>> START ENTRIES

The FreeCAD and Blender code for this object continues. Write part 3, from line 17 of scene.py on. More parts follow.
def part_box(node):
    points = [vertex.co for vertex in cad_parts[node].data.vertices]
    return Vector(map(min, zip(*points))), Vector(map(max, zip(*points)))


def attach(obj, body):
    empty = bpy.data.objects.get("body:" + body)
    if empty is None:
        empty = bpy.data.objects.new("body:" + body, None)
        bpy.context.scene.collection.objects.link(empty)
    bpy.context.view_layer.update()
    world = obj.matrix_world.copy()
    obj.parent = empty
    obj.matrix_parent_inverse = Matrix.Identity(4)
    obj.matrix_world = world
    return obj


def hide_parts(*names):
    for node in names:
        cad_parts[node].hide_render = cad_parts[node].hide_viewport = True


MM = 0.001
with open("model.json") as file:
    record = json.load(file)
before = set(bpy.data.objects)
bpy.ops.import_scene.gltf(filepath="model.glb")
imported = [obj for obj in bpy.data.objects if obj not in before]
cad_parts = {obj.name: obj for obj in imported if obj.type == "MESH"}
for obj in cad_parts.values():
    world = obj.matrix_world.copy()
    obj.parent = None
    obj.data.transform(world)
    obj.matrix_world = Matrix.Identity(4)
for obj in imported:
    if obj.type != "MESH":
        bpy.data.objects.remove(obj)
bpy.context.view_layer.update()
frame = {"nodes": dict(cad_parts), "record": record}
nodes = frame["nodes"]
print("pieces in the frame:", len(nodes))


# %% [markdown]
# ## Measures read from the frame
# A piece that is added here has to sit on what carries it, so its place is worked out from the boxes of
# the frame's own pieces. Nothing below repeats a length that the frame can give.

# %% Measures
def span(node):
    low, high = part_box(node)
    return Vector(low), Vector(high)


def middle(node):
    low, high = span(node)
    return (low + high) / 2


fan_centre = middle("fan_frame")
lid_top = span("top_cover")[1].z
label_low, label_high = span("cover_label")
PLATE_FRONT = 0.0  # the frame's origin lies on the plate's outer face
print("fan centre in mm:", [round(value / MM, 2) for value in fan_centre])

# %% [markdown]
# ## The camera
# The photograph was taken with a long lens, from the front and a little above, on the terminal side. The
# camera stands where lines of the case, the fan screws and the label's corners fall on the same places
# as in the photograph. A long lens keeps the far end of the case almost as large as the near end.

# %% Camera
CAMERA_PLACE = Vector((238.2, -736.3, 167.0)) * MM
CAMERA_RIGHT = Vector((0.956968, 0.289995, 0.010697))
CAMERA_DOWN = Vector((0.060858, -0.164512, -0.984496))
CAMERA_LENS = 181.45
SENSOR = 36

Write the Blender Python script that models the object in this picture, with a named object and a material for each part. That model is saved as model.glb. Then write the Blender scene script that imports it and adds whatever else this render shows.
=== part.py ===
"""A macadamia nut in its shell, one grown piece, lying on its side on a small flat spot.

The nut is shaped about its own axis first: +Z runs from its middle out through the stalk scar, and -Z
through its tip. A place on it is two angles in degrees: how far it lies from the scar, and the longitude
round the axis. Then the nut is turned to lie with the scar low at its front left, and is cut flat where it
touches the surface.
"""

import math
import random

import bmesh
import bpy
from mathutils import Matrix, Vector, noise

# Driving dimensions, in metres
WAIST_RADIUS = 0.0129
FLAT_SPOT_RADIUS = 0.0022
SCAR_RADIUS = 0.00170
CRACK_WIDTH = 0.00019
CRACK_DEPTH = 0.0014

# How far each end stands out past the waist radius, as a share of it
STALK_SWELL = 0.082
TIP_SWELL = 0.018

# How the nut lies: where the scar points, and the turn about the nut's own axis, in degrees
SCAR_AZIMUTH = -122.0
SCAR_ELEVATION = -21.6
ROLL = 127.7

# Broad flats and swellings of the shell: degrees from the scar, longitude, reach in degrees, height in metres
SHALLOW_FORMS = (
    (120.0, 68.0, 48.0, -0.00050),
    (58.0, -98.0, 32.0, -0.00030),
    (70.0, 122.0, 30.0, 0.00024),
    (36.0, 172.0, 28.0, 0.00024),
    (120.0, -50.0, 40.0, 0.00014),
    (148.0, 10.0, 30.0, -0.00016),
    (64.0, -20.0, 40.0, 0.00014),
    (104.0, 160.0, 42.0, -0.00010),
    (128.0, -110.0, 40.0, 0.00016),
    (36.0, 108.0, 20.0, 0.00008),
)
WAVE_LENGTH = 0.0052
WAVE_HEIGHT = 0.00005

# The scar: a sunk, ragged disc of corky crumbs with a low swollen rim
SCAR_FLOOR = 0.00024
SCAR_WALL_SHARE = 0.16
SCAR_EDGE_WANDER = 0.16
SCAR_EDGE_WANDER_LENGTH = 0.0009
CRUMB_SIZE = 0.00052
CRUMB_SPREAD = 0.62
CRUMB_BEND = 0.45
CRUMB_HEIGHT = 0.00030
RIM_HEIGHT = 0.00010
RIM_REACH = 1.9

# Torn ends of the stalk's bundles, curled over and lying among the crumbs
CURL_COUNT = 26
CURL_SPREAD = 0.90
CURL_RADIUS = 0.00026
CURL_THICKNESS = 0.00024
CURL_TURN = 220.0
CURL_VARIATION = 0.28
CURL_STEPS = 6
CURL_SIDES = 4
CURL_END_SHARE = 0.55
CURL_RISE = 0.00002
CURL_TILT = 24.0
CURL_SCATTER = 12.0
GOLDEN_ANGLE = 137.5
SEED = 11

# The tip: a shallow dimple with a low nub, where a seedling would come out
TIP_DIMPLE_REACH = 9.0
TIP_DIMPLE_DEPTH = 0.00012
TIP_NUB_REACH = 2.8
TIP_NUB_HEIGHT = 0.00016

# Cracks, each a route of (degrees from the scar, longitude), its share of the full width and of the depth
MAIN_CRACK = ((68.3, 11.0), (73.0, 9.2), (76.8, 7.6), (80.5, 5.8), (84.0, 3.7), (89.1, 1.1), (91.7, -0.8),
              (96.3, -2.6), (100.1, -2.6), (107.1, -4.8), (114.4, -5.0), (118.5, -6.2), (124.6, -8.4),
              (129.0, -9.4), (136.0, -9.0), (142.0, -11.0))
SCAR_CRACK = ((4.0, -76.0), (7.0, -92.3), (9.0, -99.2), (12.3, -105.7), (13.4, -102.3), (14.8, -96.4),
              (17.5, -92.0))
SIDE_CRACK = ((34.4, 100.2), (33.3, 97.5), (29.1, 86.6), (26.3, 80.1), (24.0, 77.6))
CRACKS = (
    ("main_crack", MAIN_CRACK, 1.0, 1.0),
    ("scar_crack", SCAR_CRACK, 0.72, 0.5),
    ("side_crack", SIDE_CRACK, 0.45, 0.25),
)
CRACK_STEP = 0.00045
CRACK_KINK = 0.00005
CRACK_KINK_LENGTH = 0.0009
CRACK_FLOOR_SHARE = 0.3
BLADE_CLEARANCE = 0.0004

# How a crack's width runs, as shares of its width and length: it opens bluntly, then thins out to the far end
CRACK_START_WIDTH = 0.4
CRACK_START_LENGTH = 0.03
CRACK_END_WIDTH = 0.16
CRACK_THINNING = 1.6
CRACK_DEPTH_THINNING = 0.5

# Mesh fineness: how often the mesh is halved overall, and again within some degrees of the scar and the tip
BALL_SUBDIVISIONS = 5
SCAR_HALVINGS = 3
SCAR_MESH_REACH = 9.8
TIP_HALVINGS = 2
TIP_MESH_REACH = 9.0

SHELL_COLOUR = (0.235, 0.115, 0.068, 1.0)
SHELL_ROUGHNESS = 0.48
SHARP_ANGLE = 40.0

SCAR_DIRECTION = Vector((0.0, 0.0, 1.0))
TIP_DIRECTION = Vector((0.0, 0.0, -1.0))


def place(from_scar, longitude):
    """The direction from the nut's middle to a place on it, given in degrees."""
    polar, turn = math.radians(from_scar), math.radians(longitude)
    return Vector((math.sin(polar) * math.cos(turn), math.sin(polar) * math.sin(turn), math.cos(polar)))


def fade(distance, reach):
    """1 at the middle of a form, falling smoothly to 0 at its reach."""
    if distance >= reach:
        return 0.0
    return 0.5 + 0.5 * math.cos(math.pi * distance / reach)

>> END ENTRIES
>> START ENTRIES

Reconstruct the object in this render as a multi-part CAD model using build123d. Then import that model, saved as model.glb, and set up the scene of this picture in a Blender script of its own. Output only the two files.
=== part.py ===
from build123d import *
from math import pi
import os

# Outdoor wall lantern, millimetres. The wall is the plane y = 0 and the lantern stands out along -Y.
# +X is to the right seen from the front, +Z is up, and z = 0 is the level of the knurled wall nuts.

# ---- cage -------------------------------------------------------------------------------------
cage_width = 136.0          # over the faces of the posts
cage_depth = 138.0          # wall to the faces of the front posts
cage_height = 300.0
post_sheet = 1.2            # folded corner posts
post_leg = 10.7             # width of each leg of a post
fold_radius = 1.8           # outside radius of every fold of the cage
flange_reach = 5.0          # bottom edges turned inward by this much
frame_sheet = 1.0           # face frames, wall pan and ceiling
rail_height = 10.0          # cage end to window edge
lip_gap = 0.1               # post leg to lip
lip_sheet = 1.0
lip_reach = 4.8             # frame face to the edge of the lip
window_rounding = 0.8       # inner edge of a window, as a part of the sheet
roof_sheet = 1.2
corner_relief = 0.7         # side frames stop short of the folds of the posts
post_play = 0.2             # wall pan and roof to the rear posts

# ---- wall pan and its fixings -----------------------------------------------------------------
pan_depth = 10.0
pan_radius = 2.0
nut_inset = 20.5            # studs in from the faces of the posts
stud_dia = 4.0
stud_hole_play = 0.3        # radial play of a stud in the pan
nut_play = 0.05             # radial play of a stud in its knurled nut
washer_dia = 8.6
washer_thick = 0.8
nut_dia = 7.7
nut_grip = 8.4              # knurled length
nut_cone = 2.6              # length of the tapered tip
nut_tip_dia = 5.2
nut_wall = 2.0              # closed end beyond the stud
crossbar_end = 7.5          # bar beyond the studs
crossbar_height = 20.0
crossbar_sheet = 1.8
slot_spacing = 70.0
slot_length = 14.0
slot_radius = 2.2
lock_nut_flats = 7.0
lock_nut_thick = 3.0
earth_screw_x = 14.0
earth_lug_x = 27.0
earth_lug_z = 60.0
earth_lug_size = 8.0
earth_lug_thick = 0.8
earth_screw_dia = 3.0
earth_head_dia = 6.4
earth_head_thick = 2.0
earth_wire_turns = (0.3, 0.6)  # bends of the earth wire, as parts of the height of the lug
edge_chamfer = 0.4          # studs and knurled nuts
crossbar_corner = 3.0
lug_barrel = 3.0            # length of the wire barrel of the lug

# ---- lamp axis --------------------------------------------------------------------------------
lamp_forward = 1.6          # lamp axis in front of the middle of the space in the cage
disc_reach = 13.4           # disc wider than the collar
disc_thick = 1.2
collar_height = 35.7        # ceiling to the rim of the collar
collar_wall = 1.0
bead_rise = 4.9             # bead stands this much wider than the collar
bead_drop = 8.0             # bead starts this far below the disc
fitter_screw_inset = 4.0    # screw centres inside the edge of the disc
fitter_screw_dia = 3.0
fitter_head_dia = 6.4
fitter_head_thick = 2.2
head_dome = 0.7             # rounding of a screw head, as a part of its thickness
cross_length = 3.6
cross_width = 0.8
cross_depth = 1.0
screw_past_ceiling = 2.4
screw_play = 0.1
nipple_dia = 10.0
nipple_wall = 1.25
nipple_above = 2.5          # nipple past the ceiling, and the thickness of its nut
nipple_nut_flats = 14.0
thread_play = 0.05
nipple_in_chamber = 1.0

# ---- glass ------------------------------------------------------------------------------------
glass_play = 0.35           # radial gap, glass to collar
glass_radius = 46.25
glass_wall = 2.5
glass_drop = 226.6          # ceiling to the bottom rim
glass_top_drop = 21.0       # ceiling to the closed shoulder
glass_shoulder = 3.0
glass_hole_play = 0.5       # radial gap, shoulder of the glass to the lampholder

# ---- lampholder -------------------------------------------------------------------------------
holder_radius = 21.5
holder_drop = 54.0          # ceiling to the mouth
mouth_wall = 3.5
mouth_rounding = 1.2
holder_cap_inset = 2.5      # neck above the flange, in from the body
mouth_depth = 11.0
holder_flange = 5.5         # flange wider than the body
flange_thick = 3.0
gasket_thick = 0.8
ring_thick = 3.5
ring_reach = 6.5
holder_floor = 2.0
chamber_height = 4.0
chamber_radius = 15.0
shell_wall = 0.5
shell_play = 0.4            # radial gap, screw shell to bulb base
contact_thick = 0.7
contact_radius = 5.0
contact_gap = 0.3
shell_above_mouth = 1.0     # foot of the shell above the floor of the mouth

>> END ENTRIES

• **THE PROBLEM**: Select the lines in this material that hold the word "record", leaving none out.

• **RESULT OF THE TASK**:
    record = json.load(file)
frame = {"nodes": dict(cad_parts), "record": record}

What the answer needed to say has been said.